(Object modeling scripts)
===============

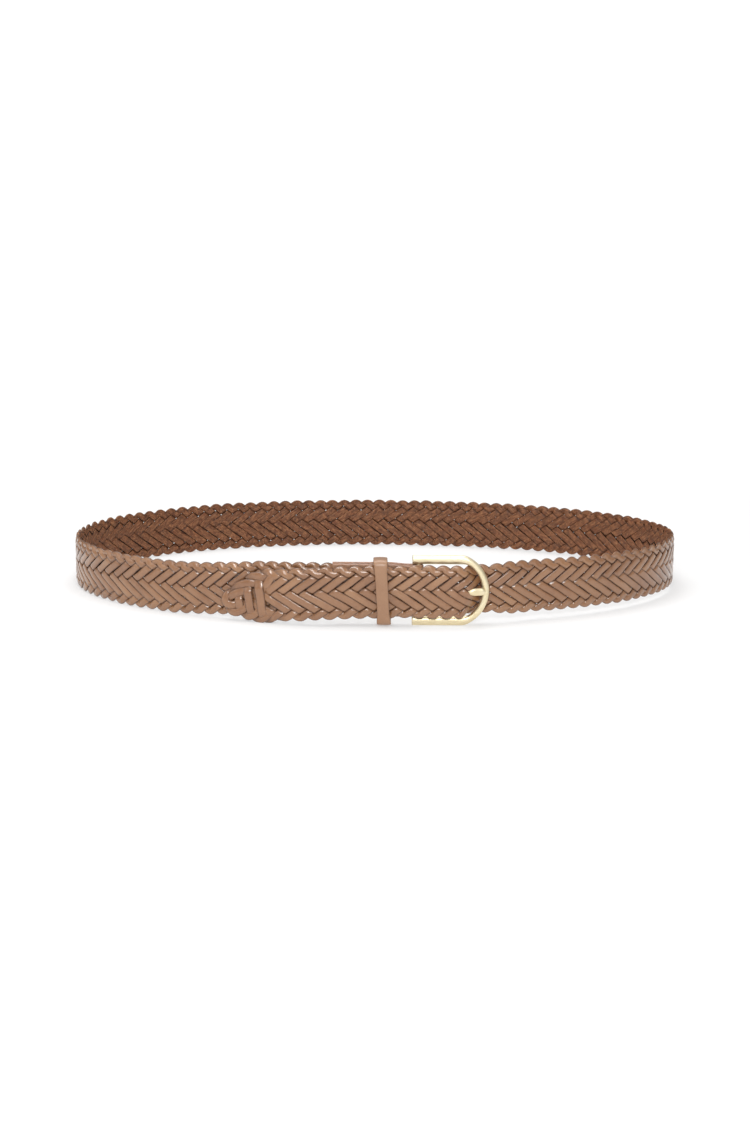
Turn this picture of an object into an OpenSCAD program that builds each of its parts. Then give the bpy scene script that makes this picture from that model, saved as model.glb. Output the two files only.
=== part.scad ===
/* [Strap] */
// Width of the finished braid, which is the belt's nominal width
strap_w = 31; // [29:0.5:31]
// Half of the worn loop's length, side to side
loop_half_w = 185; // [160:1:215]
// Half of the worn loop's depth, front to back
loop_half_d = 105; // [95:1:130]
// How far the strap's lower edge stands off the table behind the buckle
buckle_lift = 5; // [4.8:0.1:6]
// Distance along the strap from the middle of the front to the free end
tip_overlap = 86; // [78:8:102]
// Length of the taper at the free end
taper_len = 28; // [20:1:40]

/* [Braid] */
// Width of one lace
lace_w = 3.7; // [3:0.1:3.8]
// Thickness of one lace
lace_t = 0.8; // [0.6:0.05:0.9]
// Distance along the belt between two neighbouring laces
lace_pitch = 8; // [7.5:0.1:9]
// Distance of a lace's middle from the braid's middle plane
weave_h = 0.62; // [0.6:0.01:0.75]

/* [Buckle] */
// Length of the frame, from its open end to its curved end
frame_len = 43.5; // [40:0.5:48]
// Height of the frame, outside
frame_h = 41; // [40.5:0.1:42]
// Height of each arm of the frame
arm_w = 5.2; // [4.8:0.1:5.2]
// Thickness of the frame, front to back
frame_t = 4; // [3.5:0.1:4]
// Width of the frame's curved end bar
end_bar_w = 4; // [3:0.1:4.5]
// Radius of the bar that the strap and the prong hang on
bar_r = 1.25; // [1:0.05:1.3]
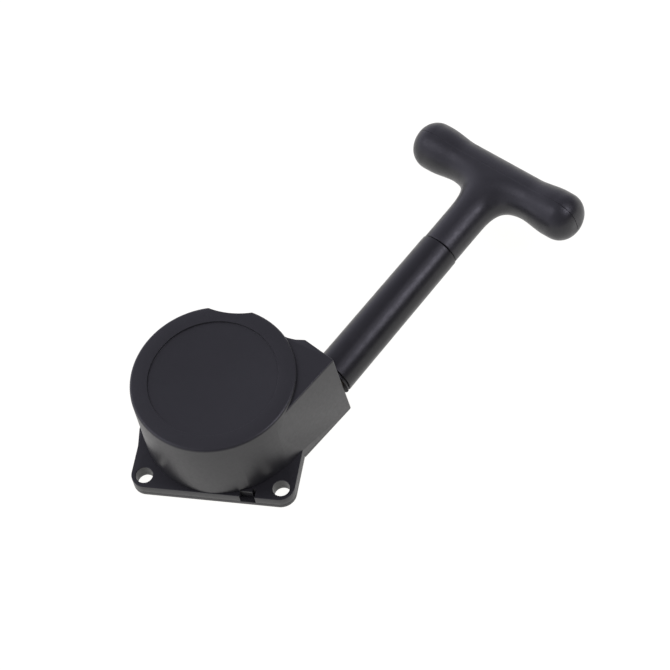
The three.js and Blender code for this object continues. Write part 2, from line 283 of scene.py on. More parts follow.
def step(tree, kind, links=None, values=None, **settings):
    # one node: settings first, then plain values, then links into its inputs
    node = tree.nodes.new(kind)
    for key, value in settings.items():
        setattr(node, key, value)
    for key, value in (values or {}).items():
        node.inputs[key].default_value = value
    for key, source in (links or {}).items():
        tree.links.new(source, node.inputs[key])
    return node


def calc(tree, operation, a, b=None, c=None):
    node = tree.nodes.new("ShaderNodeMath")
    node.operation = operation
    for slot, value in enumerate((a, b, c)):
        if value is None:
            continue
        if isinstance(value, (int, float)):
            node.inputs[slot].default_value = value
        else:
            tree.links.new(value, node.inputs[slot])
    return node.outputs[0]


def vectorCalc(tree, operation, links, output=0):
    return step(tree, "ShaderNodeVectorMath", links, operation=operation).outputs[output]


def remap(tree, value, low, high, fromLow=0.3, fromHigh=0.7):
    node = tree.nodes.new("ShaderNodeMapRange")
    node.inputs["From Min"].default_value = fromLow
    node.inputs["From Max"].default_value = fromHigh
    node.inputs["To Min"].default_value = low
    node.inputs["To Max"].default_value = high
    tree.links.new(value, node.inputs["Value"])
    return node.outputs["Result"]


def blendColours(tree, factor, first, second):
    node = tree.nodes.new("ShaderNodeMix")
    node.data_type = "RGBA"
    node.inputs["A"].default_value = (*first, 1)
    node.inputs["B"].default_value = (*second, 1)
    tree.links.new(factor, node.inputs["Factor"])
    return node.outputs["Result"]


def bumpFrom(tree, height, distance, strength=1.0, below=None):
    node = tree.nodes.new("ShaderNodeBump")
    node.inputs["Distance"].default_value = distance
    node.inputs["Strength"].default_value = strength
    tree.links.new(height, node.inputs["Height"])
    if below is not None:
        tree.links.new(below, node.inputs["Normal"])
    return node.outputs["Normal"]


def mouldedPlastic(name, dark, light, roughLow, roughHigh, grainSize, grainDepth, specular=0.5, flow=140):
    # spark-eroded mould texture: fine grain, slow sheen changes, faint flow marks
    material, tree, shader = blankMaterial(name)
    grain = noise(tree, 1 / grainSize, 2.0)
    slow = noise(tree, flow, 3.0)
    fleck = noise(tree, 1 / (grainSize * 4), 2.0)
    tree.links.new(blendColours(tree, remap(tree, slow, 0, 1), dark, light), shader.inputs["Base Color"])
    tree.links.new(remap(tree, fleck, roughLow, roughHigh), shader.inputs["Roughness"])
    wide = bumpFrom(tree, slow, grainDepth * 4, 0.1)
    tree.links.new(bumpFrom(tree, grain, grainDepth, 1.0, wide), shader.inputs["Normal"])
    shader.inputs["Specular IOR Level"].default_value = specular
    return material


def metal(name, dark, light, roughLow, roughHigh, stretch, depth=2e-6, scale=900):
    # drawn or turned metal: fine lines along one direction
    material, tree, shader = blankMaterial(name)
    lines = noise(tree, scale, 4.0, 0.6, stretch)
    cloud = noise(tree, 260, 3.0)
    tree.links.new(blendColours(tree, remap(tree, cloud, 0, 1), dark, light), shader.inputs["Base Color"])
    tree.links.new(remap(tree, lines, roughLow, roughHigh), shader.inputs["Roughness"])
    tree.links.new(bumpFrom(tree, lines, depth, 0.7), shader.inputs["Normal"])
    shader.inputs["Metallic"].default_value = 1.0
    return material


def fibre(name, dark, light, threadSize):
    # nylon cord: soft threads with a little dirt between them
    material, tree, shader = blankMaterial(name)
    thread = noise(tree, 1 / threadSize, 2.0)
    cloud = noise(tree, 300, 3.0)
    tree.links.new(blendColours(tree, remap(tree, cloud, 0, 1), dark, light), shader.inputs["Base Color"])
    tree.links.new(remap(tree, thread, 0.7, 0.95), shader.inputs["Roughness"])
    tree.links.new(bumpFrom(tree, thread, 1.5e-5, 0.8), shader.inputs["Normal"])
    shader.inputs["Sheen Weight"].default_value = 0.25
    return material


casePlastic = mouldedPlastic("case plastic", (0.0130, 0.0128, 0.0136), (0.0150, 0.0148, 0.0157),
                             0.37, 0.43, 0.00020, 5e-6)
tubePlastic = mouldedPlastic("tube plastic", (0.0125, 0.0123, 0.0131), (0.0155, 0.0152, 0.0162),
                             0.29, 0.39, 0.00034, 5e-6, specular=0.36, flow=90)
gripPlastic = mouldedPlastic("grip plastic", (0.0190, 0.0187, 0.0201), (0.0240, 0.0236, 0.0254),
                             0.30, 0.42, 0.00036, 1.5e-5, specular=0.38, flow=90)
pulleyNylon = mouldedPlastic("pulley nylon", (0.62, 0.60, 0.55), (0.72, 0.70, 0.65),
                             0.42, 0.55, 0.00025, 5e-6)
cageNylon = mouldedPlastic("cage nylon", (0.03, 0.12, 0.055), (0.04, 0.15, 0.07),
                           0.4, 0.5, 0.00015, 3e-6)
turnedSteel = metal("turned steel", (0.52, 0.53, 0.55), (0.62, 0.63, 0.65), 0.22, 0.38, (1, 1, 6))
bluedSteel = metal("blued spring steel", (0.20, 0.24, 0.31), (0.30, 0.34, 0.40), 0.25, 0.42, (1, 1, 8))
eyeletBrass = metal("eyelet brass", (0.70, 0.50, 0.22), (0.80, 0.62, 0.32), 0.2, 0.35, (1, 1, 1))
nylonCord = fibre("nylon cord", (0.62, 0.60, 0.54), (0.78, 0.76, 0.70), 0.00018)
print("materials ready")


def direction(heading, height):
    # a unit vector, from a heading about Z and a height above the floor in degrees
    heading, height = math.radians(heading), math.radians(height)
    level = math.cos(height)
    return Vector((math.cos(heading) * level, math.sin(heading) * level, math.sin(height)))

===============

## REQUIRED TASK
Copy all data exactly, start to finish.

## RESULT OF THE TASK
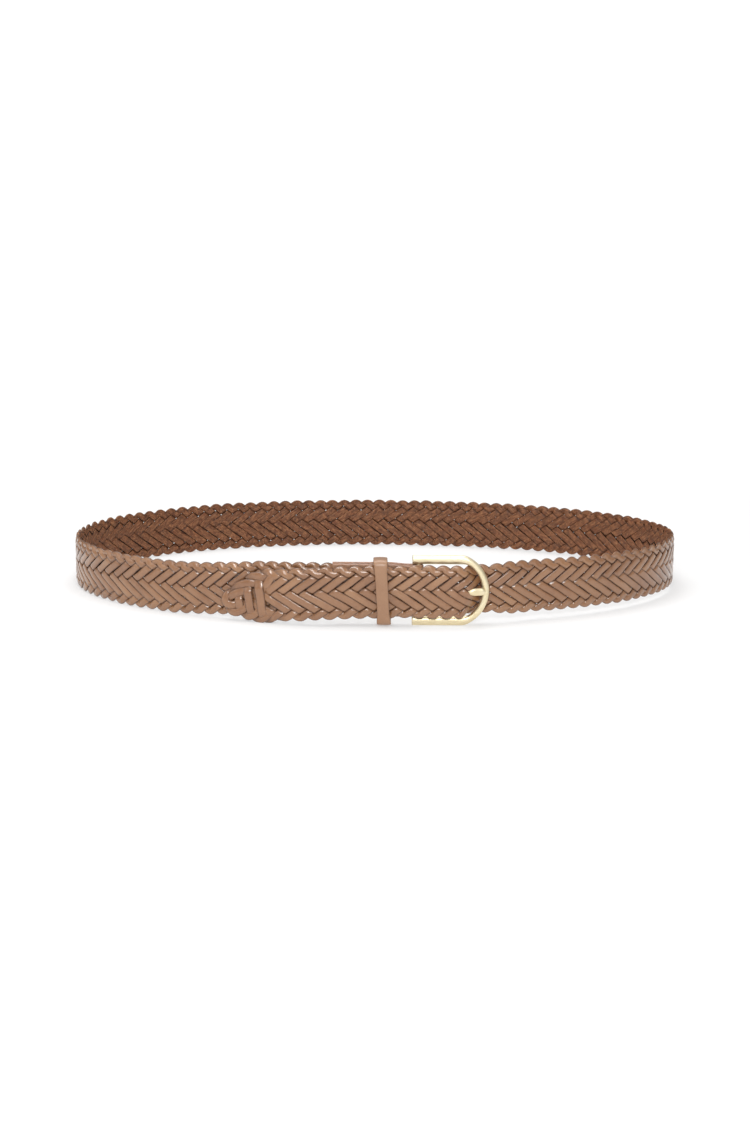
Turn this picture of an object into an OpenSCAD program that builds each of its parts. Then give the bpy scene script that makes this picture from that model, saved as model.glb. Output the two files only.
=== part.scad ===
/* [Strap] */
// Width of the finished braid, which is the belt's nominal width
strap_w = 31; // [29:0.5:31]
// Half of the worn loop's length, side to side
loop_half_w = 185; // [160:1:215]
// Half of the worn loop's depth, front to back
loop_half_d = 105; // [95:1:130]
// How far the strap's lower edge stands off the table behind the buckle
buckle_lift = 5; // [4.8:0.1:6]
// Distance along the strap from the middle of the front to the free end
tip_overlap = 86; // [78:8:102]
// Length of the taper at the free end
taper_len = 28; // [20:1:40]

/* [Braid] */
// Width of one lace
lace_w = 3.7; // [3:0.1:3.8]
// Thickness of one lace
lace_t = 0.8; // [0.6:0.05:0.9]
// Distance along the belt between two neighbouring laces
lace_pitch = 8; // [7.5:0.1:9]
// Distance of a lace's middle from the braid's middle plane
weave_h = 0.62; // [0.6:0.01:0.75]

/* [Buckle] */
// Length of the frame, from its open end to its curved end
frame_len = 43.5; // [40:0.5:48]
// Height of the frame, outside
frame_h = 41; // [40.5:0.1:42]
// Height of each arm of the frame
arm_w = 5.2; // [4.8:0.1:5.2]
// Thickness of the frame, front to back
frame_t = 4; // [3.5:0.1:4]
// Width of the frame's curved end bar
end_bar_w = 4; // [3:0.1:4.5]
// Radius of the bar that the strap and the prong hang on
bar_r = 1.25; // [1:0.05:1.3]
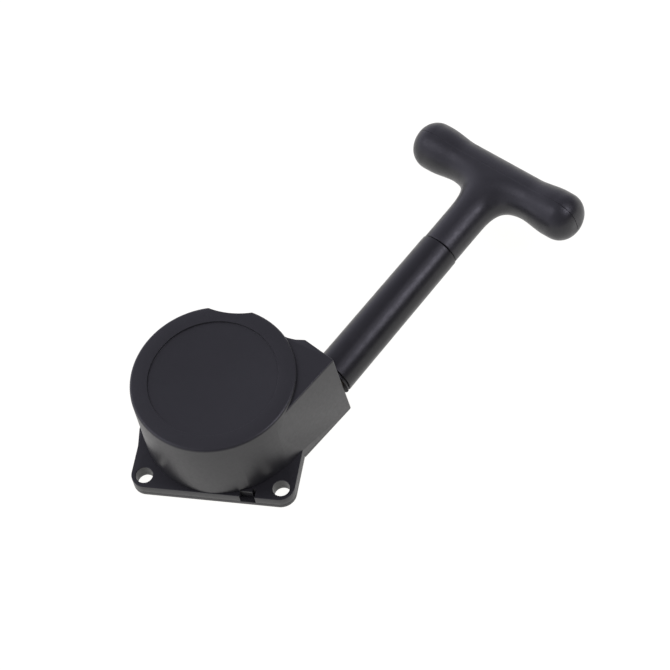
The three.js and Blender code for this object continues. Write part 2, from line 283 of scene.py on. More parts follow.
def step(tree, kind, links=None, values=None, **settings):
    # one node: settings first, then plain values, then links into its inputs
    node = tree.nodes.new(kind)
    for key, value in settings.items():
        setattr(node, key, value)
    for key, value in (values or {}).items():
        node.inputs[key].default_value = value
    for key, source in (links or {}).items():
        tree.links.new(source, node.inputs[key])
    return node


def calc(tree, operation, a, b=None, c=None):
    node = tree.nodes.new("ShaderNodeMath")
    node.operation = operation
    for slot, value in enumerate((a, b, c)):
        if value is None:
            continue
        if isinstance(value, (int, float)):
            node.inputs[slot].default_value = value
        else:
            tree.links.new(value, node.inputs[slot])
    return node.outputs[0]


def vectorCalc(tree, operation, links, output=0):
    return step(tree, "ShaderNodeVectorMath", links, operation=operation).outputs[output]


def remap(tree, value, low, high, fromLow=0.3, fromHigh=0.7):
    node = tree.nodes.new("ShaderNodeMapRange")
    node.inputs["From Min"].default_value = fromLow
    node.inputs["From Max"].default_value = fromHigh
    node.inputs["To Min"].default_value = low
    node.inputs["To Max"].default_value = high
    tree.links.new(value, node.inputs["Value"])
    return node.outputs["Result"]


def blendColours(tree, factor, first, second):
    node = tree.nodes.new("ShaderNodeMix")
    node.data_type = "RGBA"
    node.inputs["A"].default_value = (*first, 1)
    node.inputs["B"].default_value = (*second, 1)
    tree.links.new(factor, node.inputs["Factor"])
    return node.outputs["Result"]


def bumpFrom(tree, height, distance, strength=1.0, below=None):
    node = tree.nodes.new("ShaderNodeBump")
    node.inputs["Distance"].default_value = distance
    node.inputs["Strength"].default_value = strength
    tree.links.new(height, node.inputs["Height"])
    if below is not None:
        tree.links.new(below, node.inputs["Normal"])
    return node.outputs["Normal"]


def mouldedPlastic(name, dark, light, roughLow, roughHigh, grainSize, grainDepth, specular=0.5, flow=140):
    # spark-eroded mould texture: fine grain, slow sheen changes, faint flow marks
    material, tree, shader = blankMaterial(name)
    grain = noise(tree, 1 / grainSize, 2.0)
    slow = noise(tree, flow, 3.0)
    fleck = noise(tree, 1 / (grainSize * 4), 2.0)
    tree.links.new(blendColours(tree, remap(tree, slow, 0, 1), dark, light), shader.inputs["Base Color"])
    tree.links.new(remap(tree, fleck, roughLow, roughHigh), shader.inputs["Roughness"])
    wide = bumpFrom(tree, slow, grainDepth * 4, 0.1)
    tree.links.new(bumpFrom(tree, grain, grainDepth, 1.0, wide), shader.inputs["Normal"])
    shader.inputs["Specular IOR Level"].default_value = specular
    return material


def metal(name, dark, light, roughLow, roughHigh, stretch, depth=2e-6, scale=900):
    # drawn or turned metal: fine lines along one direction
    material, tree, shader = blankMaterial(name)
    lines = noise(tree, scale, 4.0, 0.6, stretch)
    cloud = noise(tree, 260, 3.0)
    tree.links.new(blendColours(tree, remap(tree, cloud, 0, 1), dark, light), shader.inputs["Base Color"])
    tree.links.new(remap(tree, lines, roughLow, roughHigh), shader.inputs["Roughness"])
    tree.links.new(bumpFrom(tree, lines, depth, 0.7), shader.inputs["Normal"])
    shader.inputs["Metallic"].default_value = 1.0
    return material


def fibre(name, dark, light, threadSize):
    # nylon cord: soft threads with a little dirt between them
    material, tree, shader = blankMaterial(name)
    thread = noise(tree, 1 / threadSize, 2.0)
    cloud = noise(tree, 300, 3.0)
    tree.links.new(blendColours(tree, remap(tree, cloud, 0, 1), dark, light), shader.inputs["Base Color"])
    tree.links.new(remap(tree, thread, 0.7, 0.95), shader.inputs["Roughness"])
    tree.links.new(bumpFrom(tree, thread, 1.5e-5, 0.8), shader.inputs["Normal"])
    shader.inputs["Sheen Weight"].default_value = 0.25
    return material


casePlastic = mouldedPlastic("case plastic", (0.0130, 0.0128, 0.0136), (0.0150, 0.0148, 0.0157),
                             0.37, 0.43, 0.00020, 5e-6)
tubePlastic = mouldedPlastic("tube plastic", (0.0125, 0.0123, 0.0131), (0.0155, 0.0152, 0.0162),
                             0.29, 0.39, 0.00034, 5e-6, specular=0.36, flow=90)
gripPlastic = mouldedPlastic("grip plastic", (0.0190, 0.0187, 0.0201), (0.0240, 0.0236, 0.0254),
                             0.30, 0.42, 0.00036, 1.5e-5, specular=0.38, flow=90)
pulleyNylon = mouldedPlastic("pulley nylon", (0.62, 0.60, 0.55), (0.72, 0.70, 0.65),
                             0.42, 0.55, 0.00025, 5e-6)
cageNylon = mouldedPlastic("cage nylon", (0.03, 0.12, 0.055), (0.04, 0.15, 0.07),
                           0.4, 0.5, 0.00015, 3e-6)
turnedSteel = metal("turned steel", (0.52, 0.53, 0.55), (0.62, 0.63, 0.65), 0.22, 0.38, (1, 1, 6))
bluedSteel = metal("blued spring steel", (0.20, 0.24, 0.31), (0.30, 0.34, 0.40), 0.25, 0.42, (1, 1, 8))
eyeletBrass = metal("eyelet brass", (0.70, 0.50, 0.22), (0.80, 0.62, 0.32), 0.2, 0.35, (1, 1, 1))
nylonCord = fibre("nylon cord", (0.62, 0.60, 0.54), (0.78, 0.76, 0.70), 0.00018)
print("materials ready")


def direction(heading, height):
    # a unit vector, from a heading about Z and a height above the floor in degrees
    heading, height = math.radians(heading), math.radians(height)
    level = math.cos(height)
    return Vector((math.cos(heading) * level, math.sin(heading) * level, math.sin(height)))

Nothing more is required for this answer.